Looking back to the origins of flâneurism, we see it was started by French gentlemen in the 18th Century, noting down what they saw on their idle walks through the city. They provide observation of the society and state of the area, an invaluable artistic resource. At this time, however, women wouldn’t have been allowed to walk alone in such a way, and lower classes wouldn’t have idle time, as they would have to work to earn a living. As such, flâneurism gives across privileged view of the world: the people at the top looking down to record the struggles of regular people, in a way. Although present society is different, I still feel that were I to take an idle stroll and record what I saw, I would be displaying a lot of privilege – many still don’t have the time for artistic adventure in busy lives, and some people face a greater threat just being out in public than me, more so in other countries but still here in the UK.

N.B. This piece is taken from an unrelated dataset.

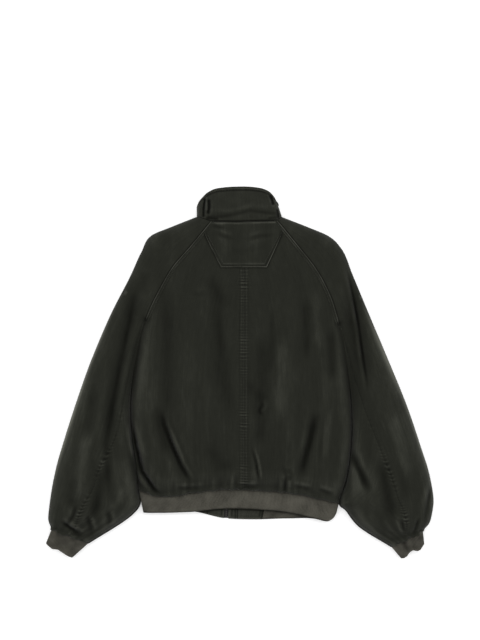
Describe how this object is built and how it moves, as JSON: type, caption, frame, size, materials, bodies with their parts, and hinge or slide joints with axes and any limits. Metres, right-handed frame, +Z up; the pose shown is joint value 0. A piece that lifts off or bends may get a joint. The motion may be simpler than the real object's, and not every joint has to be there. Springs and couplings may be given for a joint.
{
  "type": "denim jacket",
  "caption": "Oversized bomber jacket of washed black denim with raglan balloon sleeves, a stand collar and knitted rib cuffs and waistband, laid face down with its back up.",
  "frame": {"origin": "on the surface the jacket lies on, under the middle of its bounding box", "axes": "+X to the wearer's right, +Y towards the collar, +Z up off the surface, out of the jacket's back"},
  "size_m": [0.89, 0.8516, 0.0439],
  "materials": {
    "denim": "washed black denim, worn paler along its seams and folds",
    "denim_inside": "inside face of the same denim",
    "rib": "faded charcoal rib knit",
    "zip_tape": "black woven tape",
    "zip_metal": "dark worn metal"
  },
  "bodies": {
    "jacket": {"back_left": "denim", "back_right": "denim", "collar_inner": "denim_inside", "collar_outer": "denim", "cuff_left": "rib", "cuff_right": "rib", "front_left": "denim", "front_right": "denim", "hem_tab_left": "denim", "hem_tab_right": "denim", "neck_yoke": "denim", "sleeve_back_left": "denim", "sleeve_back_right": "denim", "sleeve_front_left": "denim", "sleeve_front_right": "denim", "waistband": "rib", "zip_slider": "zip_metal", "zip_tape_left": "zip_tape", "zip_tape_right": "zip_tape"},
    "pull_tab": {"zip_pull": "zip_metal"}
  },
  "joints": [
    {"name": "zip_pull_hinge", "type": "hinge", "parent": "jacket", "child": "pull_tab", "pos_m": [0.00012, 0.403, 0.0023], "axis": [1, 0, 0], "range_deg": [0, 165]}
  ]
}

I feel flâneurism is a great way to record the world as you, a creative, see it, but it is unrealistic to believe that anyone could achieve a state of unbiased surveillance, especially from a position of privilege, through which the world looks very different.
Language and image have no real association with each other. This concept is one which took me a while to get my head around – from such a young age has society told me that a sound or a collection of letters links with an object or image, that I never even questioned the idea. Today’s lecture discussed the topic of structuralism, and how without an association placed on things by cultures, words are merely placeholders and have no meaning at all. Language is a collective agreement that certain words relate to certain things. An example given was the poetry of E.E. Cummings, which features the line “he sang his didn’t he danced his did.” (anyone lived in a pretty how town – 1940). The words in the poem grammatically make no sense, and to a reader it is an unexpected w=twist in the sentence. However, in our own way, we still understand. René Magritte is an artist who looks at similar ideas; The Treachery of Images is a famous piece which shows an image of a pipe, and captions it not a pipe. We would, though, on seeing the image believe it to be a pipe, but the caption shows us that the painting of the object is not the object itself.

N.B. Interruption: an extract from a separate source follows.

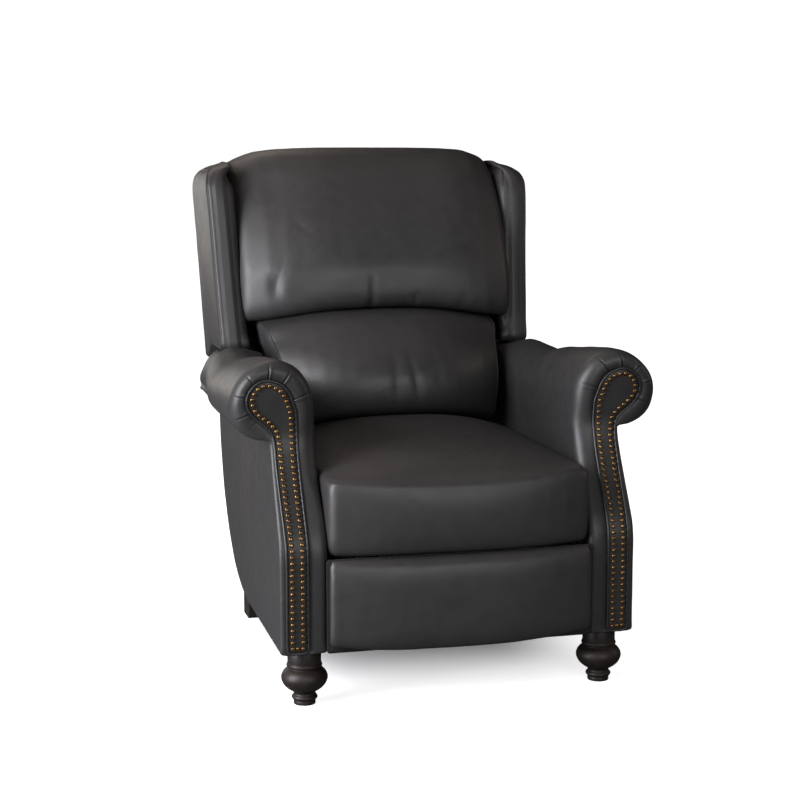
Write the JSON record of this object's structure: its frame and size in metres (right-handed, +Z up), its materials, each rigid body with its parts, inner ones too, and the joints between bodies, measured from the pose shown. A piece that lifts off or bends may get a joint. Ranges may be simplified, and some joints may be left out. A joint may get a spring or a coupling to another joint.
{
  "type": "wingback recliner",
  "caption": "High-leg wingback reclining armchair in dark leather with rolled arms, brass nail trim, bun feet, tilting back and a fold-out footrest on a bar linkage.",
  "frame": {"origin": "on the floor under the middle of the chair's footprint", "axes": "+Z up, -Y towards the sitter's feet, +X to the right when looking from the front along +Y"},
  "size_m": [0.8634, 0.988, 1.05],
  "materials": {
    "leather": "smooth semi-aniline leather with a soft sheen",
    "dark_wood": "espresso stain, satin lacquer",
    "frame_wood": "bare planed hardwood and plywood",
    "steel": "black painted mechanism steel",
    "zinc": "zinc plated tube and spring wire",
    "brass": "antique brass, darkened in the gaps"
  },
  "bodies": {
    "base": {"arm_frame_left": "frame_wood", "arm_frame_right": "frame_wood", "arm_inner_panel_left": "leather", "arm_inner_panel_right": "leather", "arm_outer_panel_left": "leather", "arm_outer_panel_right": "leather", "arm_roll_left": "leather", "arm_roll_right": "leather", "nail_panel_left": "leather", "nail_panel_right": "leather", "nail_strip_left": "brass", "nail_strip_right": "brass", "front_foot_left": "dark_wood", "front_foot_right": "dark_wood", "rear_leg_left": "dark_wood", "rear_leg_right": "dark_wood", "mid_rail": "frame_wood", "rear_rail": "frame_wood", "base_plate_left": "steel", "base_plate_right": "steel"},
    "swing_front": {"swing_link_front_left": "steel", "swing_link_front_right": "steel", "swing_tube_front": "zinc"},
    "swing_rear": {"swing_link_rear_left": "steel", "swing_link_rear_right": "steel", "swing_tube_rear": "zinc"},
    "seat": {"seat_rail_left": "steel", "seat_rail_right": "steel", "seat_frame": "frame_wood", "seat_spring_1": "zinc", "seat_spring_2": "zinc", "seat_spring_3": "zinc", "seat_cushion": "leather"},
    "back": {"back_post_left": "frame_wood", "back_post_right": "frame_wood", "back_rail_top": "frame_wood", "back_rail_middle": "frame_wood", "back_rail_bottom": "frame_wood", "back_spring_1": "zinc", "back_spring_2": "zinc", "back_bracket_left": "steel", "back_bracket_right": "steel", "lumbar_cushion": "leather", "head_pillow": "leather", "wing_left": "leather", "wing_right": "leather", "outside_back": "leather"},
    "footrest_lower": {"footrest_torque_tube": "zinc", "lower_link_left": "steel", "lower_link_right": "steel"},
    "footrest_parallel": {"parallel_link_left": "steel", "parallel_link_right": "steel"},
    "footrest_upper": {"upper_link_left": "steel", "upper_link_right": "steel", "footrest_stabiliser": "zinc"},
    "footrest_board": {"footrest_bracket_left": "steel", "footrest_bracket_right": "steel", "footrest_board": "frame_wood", "footrest_pad": "leather"}
  },
  "joints": [
    {"name": "back_recline", "type": "hinge", "parent": "seat", "child": "back", "pos_m": [0, 0.2505, 0.34], "axis": [-1, 0, 0], "range_deg": [0, 25]},
    {"name": "swing_front", "type": "hinge", "parent": "base", "child": "swing_front", "pos_m": [0, -0.1495, 0.215], "axis": [1, 0, 0], "range_deg": [0, 35]},
    {"name": "seat_carry", "type": "hinge", "parent": "swing_front", "child": "seat", "pos_m": [0, -0.11992, 0.27844], "axis": [1, 0, 0], "range_deg": [-35, 0]},
    {"name": "swing_rear", "type": "hinge", "parent": "base", "child": "swing_rear", "pos_m": [0, 0.1105, 0.215], "axis": [1, 0, 0], "range_deg": [0, 35]},
    {"name": "footrest_extend", "type": "hinge", "parent": "base", "child": "footrest_lower", "pos_m": [0, -0.3095, 0.242], "axis": [-1, 0, 0], "range_deg": [0, 144]},
    {"name": "footrest_parallel_turn", "type": "hinge", "parent": "base", "child": "footrest_parallel", "pos_m": [0, -0.37633, 0.27605], "axis": [-1, 0, 0], "range_deg": [0, 144]},
    {"name": "footrest_upper_turn", "type": "hinge", "parent": "footrest_lower", "child": "footrest_upper", "pos_m": [0, -0.15019, 0.11299], "axis": [-1, 0, 0], "range_deg": [-144, 0]},
    {"name": "footrest_board_turn", "type": "hinge", "parent": "footrest_upper", "child": "footrest_board", "pos_m": [0, -0.4275, 0.148], "axis": [-1, 0, 0], "range_deg": [0, 85]}
  ],
  "couplings": [
    {"joint": "swing_front", "follows": "back_recline", "ratio": 1.4},
    {"joint": "seat_carry", "follows": "back_recline", "ratio": -1.4},
    {"joint": "swing_rear", "follows": "back_recline", "ratio": 1.4},
    {"joint": "footrest_parallel_turn", "follows": "footrest_extend", "ratio": 1},
    {"joint": "footrest_upper_turn", "follows": "footrest_extend", "ratio": -1},
    {"joint": "footrest_board_turn", "follows": "footrest_extend", "ratio": 0.59028}
  ]
}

This idea can be exploited in art and design fields because understanding people’s interpretations of images can demonstrate to us how to create an association in a piece of work. Naming or captioning a piece to secure a certain interpretation is known as anchorage, and this prevents spectral “ghost” interpretations of work. A key example is Picasso’s Bull’s head, which is made of bike parts but due to the title, a different association is given. Having knowledge about structuralism and semiotics, we can therefore use text in the form of titles, captions, or anything else to alter the viewer’s perception your work, and to read new meanings into it that they may not otherwise have seen.